Dispensation from formal notice
Certain situations dispense with the requirement: the obligation that can only be performed within a specific time (Article 1344, in fine), the obligation to refrain from acting (the breach itself constitutes the default), and a contractual clause expressly providing for automatic default upon enforceability. Such clauses are subject to fairness control under consumer law.

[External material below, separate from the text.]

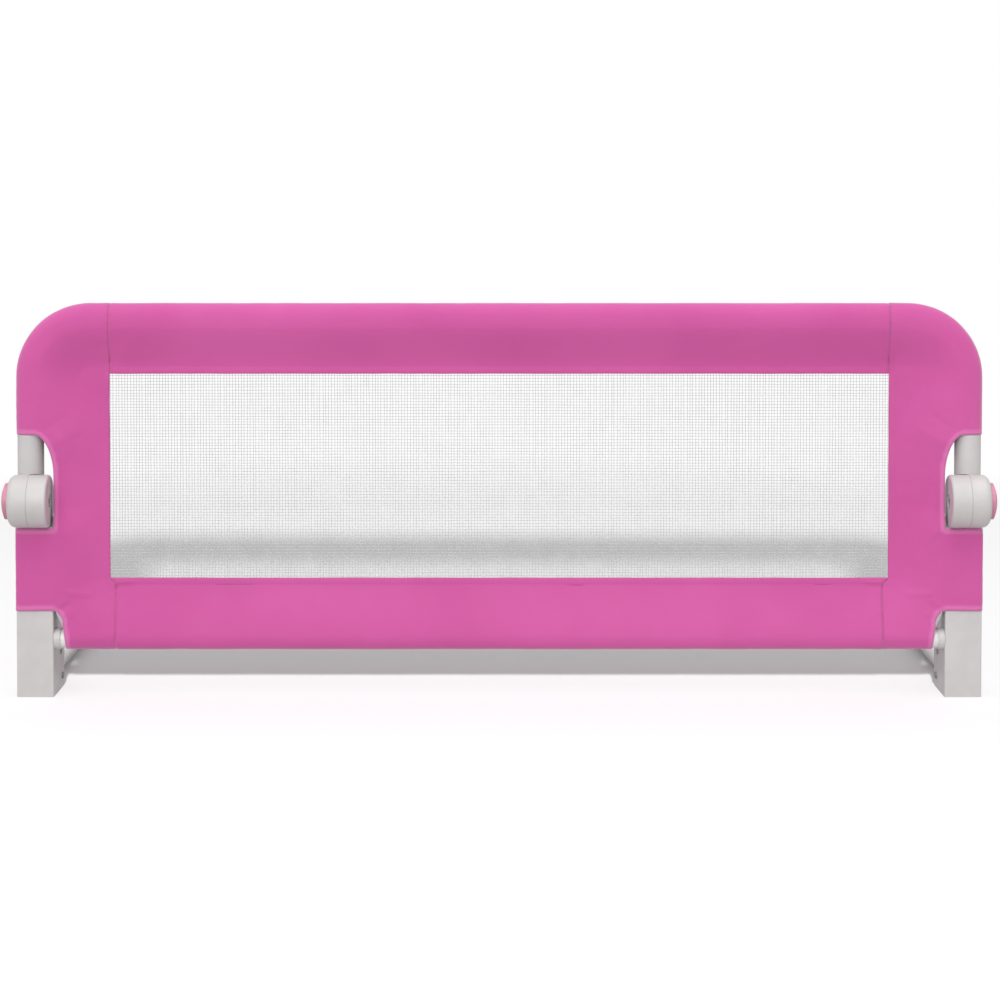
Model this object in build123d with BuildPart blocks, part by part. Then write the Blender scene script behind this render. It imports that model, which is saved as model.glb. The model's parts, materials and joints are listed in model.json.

The formal notice by the debtor to the creditor
Articles 1345 to 1345-3 organise the rarely studied but highly useful mirror mechanism. Where a debtor tenders performance and the creditor refuses, the debtor may put the creditor in formal notice. After two months without response, the debtor may: consign the sum with the Caisse des depots et consignations (which releases them from the obligation), or place the thing in the hands of a sequestrator. This mechanism is invaluable where a creditor refuses payment in order to maintain pressure or accumulate interest.